**Given data:**
──────
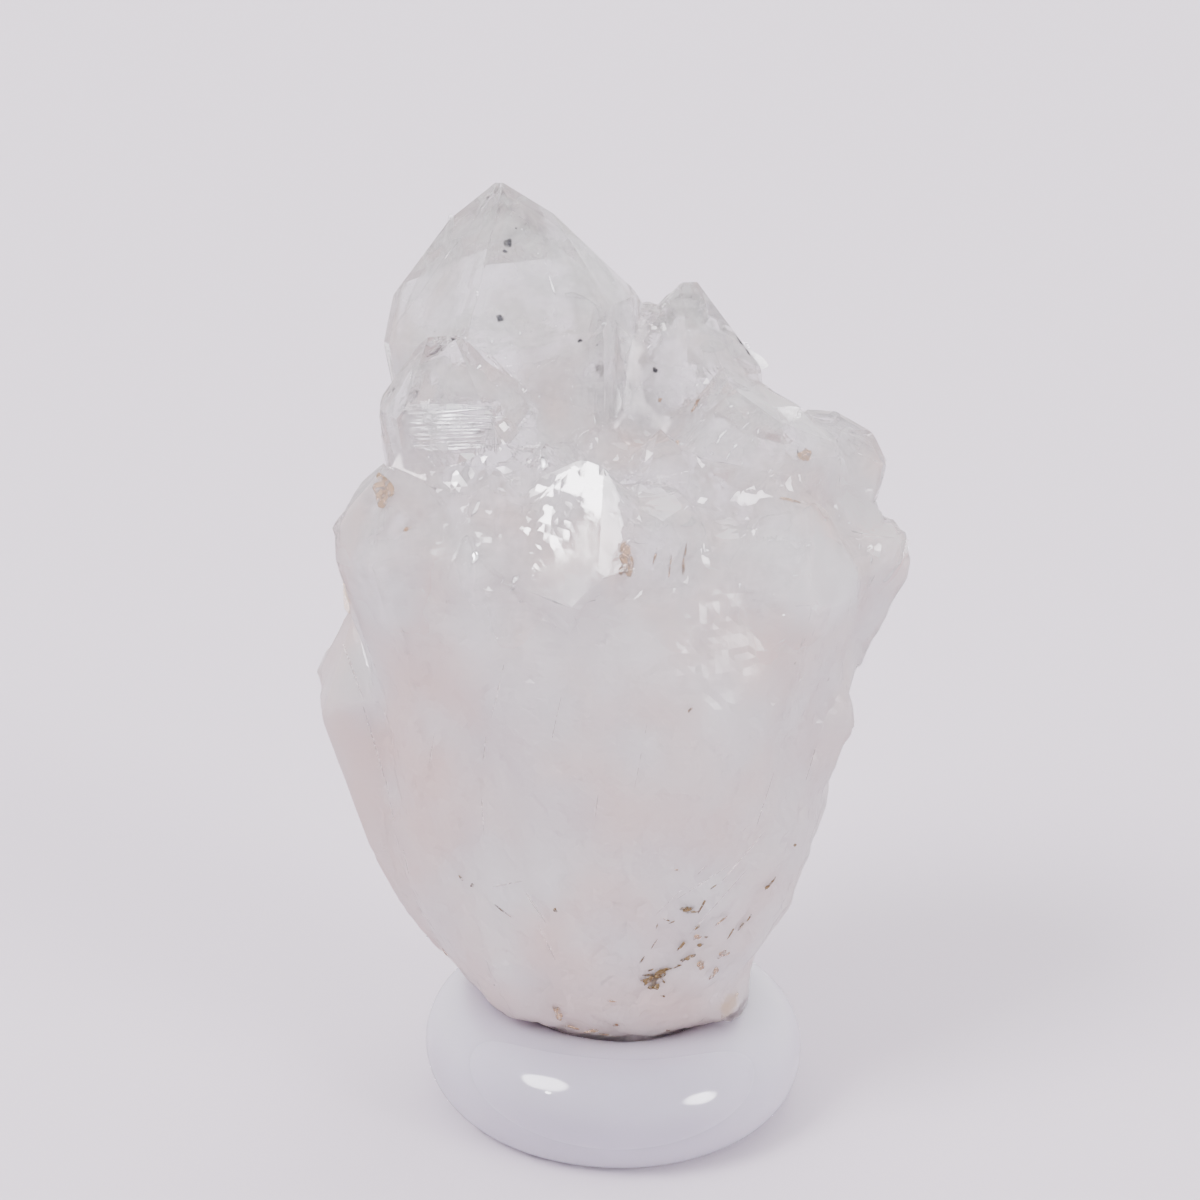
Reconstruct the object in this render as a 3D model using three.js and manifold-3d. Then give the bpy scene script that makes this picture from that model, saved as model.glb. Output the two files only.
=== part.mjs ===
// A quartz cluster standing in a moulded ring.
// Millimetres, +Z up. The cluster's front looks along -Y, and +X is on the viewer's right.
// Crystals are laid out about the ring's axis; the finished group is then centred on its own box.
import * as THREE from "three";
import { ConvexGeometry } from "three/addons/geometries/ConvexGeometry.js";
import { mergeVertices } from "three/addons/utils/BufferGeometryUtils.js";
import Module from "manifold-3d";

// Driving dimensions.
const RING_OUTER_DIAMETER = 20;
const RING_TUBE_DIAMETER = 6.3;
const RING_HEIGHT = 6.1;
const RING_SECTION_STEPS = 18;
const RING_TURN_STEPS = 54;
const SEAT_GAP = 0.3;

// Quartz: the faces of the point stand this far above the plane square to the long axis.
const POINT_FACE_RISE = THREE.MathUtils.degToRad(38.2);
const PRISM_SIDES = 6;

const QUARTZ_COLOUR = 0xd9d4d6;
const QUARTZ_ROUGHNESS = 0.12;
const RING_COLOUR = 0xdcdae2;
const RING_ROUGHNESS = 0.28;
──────
**Instruction:** Please repeat the listing above in full and exactly.

**Answer in full:**
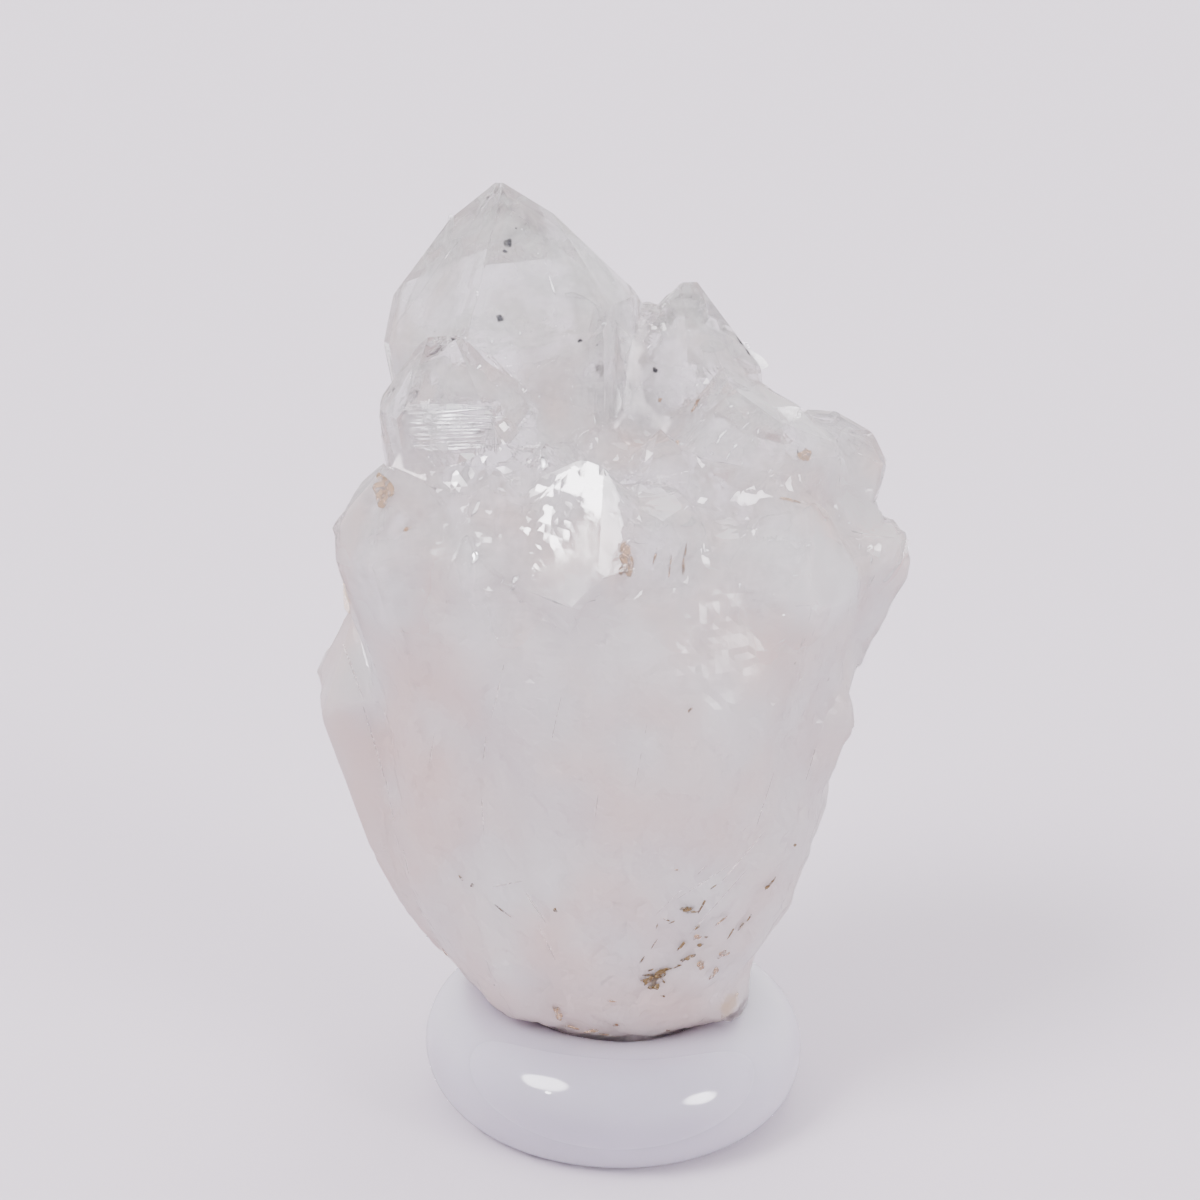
Reconstruct the object in this render as a 3D model using three.js and manifold-3d. Then give the bpy scene script that makes this picture from that model, saved as model.glb. Output the two files only.
=== part.mjs ===
// A quartz cluster standing in a moulded ring.
// Millimetres, +Z up. The cluster's front looks along -Y, and +X is on the viewer's right.
// Crystals are laid out about the ring's axis; the finished group is then centred on its own box.
import * as THREE from "three";
import { ConvexGeometry } from "three/addons/geometries/ConvexGeometry.js";
import { mergeVertices } from "three/addons/utils/BufferGeometryUtils.js";
import Module from "manifold-3d";

// Driving dimensions.
const RING_OUTER_DIAMETER = 20;
const RING_TUBE_DIAMETER = 6.3;
const RING_HEIGHT = 6.1;
const RING_SECTION_STEPS = 18;
const RING_TURN_STEPS = 54;
const SEAT_GAP = 0.3;

// Quartz: the faces of the point stand this far above the plane square to the long axis.
const POINT_FACE_RISE = THREE.MathUtils.degToRad(38.2);
const PRISM_SIDES = 6;

const QUARTZ_COLOUR = 0xd9d4d6;
const QUARTZ_ROUGHNESS = 0.12;
const RING_COLOUR = 0xdcdae2;
const RING_ROUGHNESS = 0.28;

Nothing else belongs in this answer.